Here in Dublin, however, the only indication that Allied Irish might be up to something was a small notice in a business weekly suggesting that because Irish bankers were making an inordinate number of trips to the United States, perhaps the purchase of an American bank was under way. The article gave no indication that the announcement was imminent and, in fact, speculated that it was a Massachusetts bank under consideration.
The weekend was a hectic one for Allied Irish executives trying to hammer out a final agreement via telex and telephone. By 8 p.m. Sunday (Irish time) it appeared that the deal was ready to go and it was agreed that simultaneous signing of the papers would take place at the beginning of business of Monday. The Allied Irish board of directors was not told of the takeover until Monday morning, giving them just a few hours to meet, discuss and vote on the move. At 9 a.m. Washington time (2:00 p.m. in Dublin) the agreements were signed.
Problems still remain with the takeover, especially in the area of banking regulations. But the Irish bankers seem curiously unconcerned about the legal obstacles.

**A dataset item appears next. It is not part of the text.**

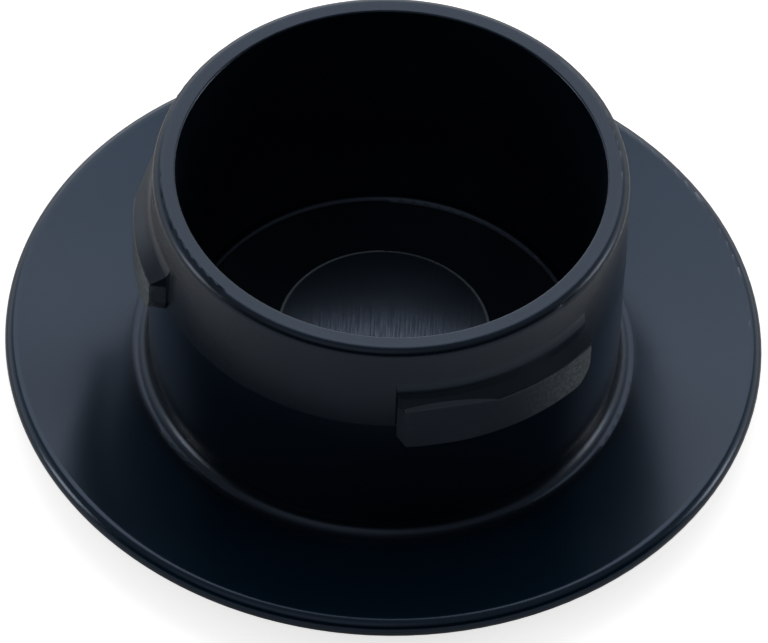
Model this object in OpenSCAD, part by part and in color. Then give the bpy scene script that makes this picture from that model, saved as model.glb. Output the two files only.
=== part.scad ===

Allied Irish executives appear caught in a dichotomy when trying to explain what their role will be in the new bank. On one hand, they are anxious that Americans believe this will be the same institution they have been dealing with in the past. On this side of the Atlantic, however, Allied Irish is trying to quell suspicions that the takeover is a vote of no confidence in the foundering Irish economy and the first step toward an eventual withdrawal from the country altogether.
Allied Irish group executive Patrick O'Keefe appeared on Irish television last Monday night in front of the bank's headquarters in the exclusive Ballsbridge section of Dublin, asked the Irish public if they thought the bank would be so foolish as to build such a complex if its management intended on leaving the country.
When asked if it was true that Allied Irish had finally outgrown the Irish economy, another Allied Irish executive, Gerald Scanlon, replied: "I prefer to say we're not outgrowing Ireland, we're growing out of Ireland.
"We're Irish. We're proud to be Irish. And we're going to stay Irish," he said.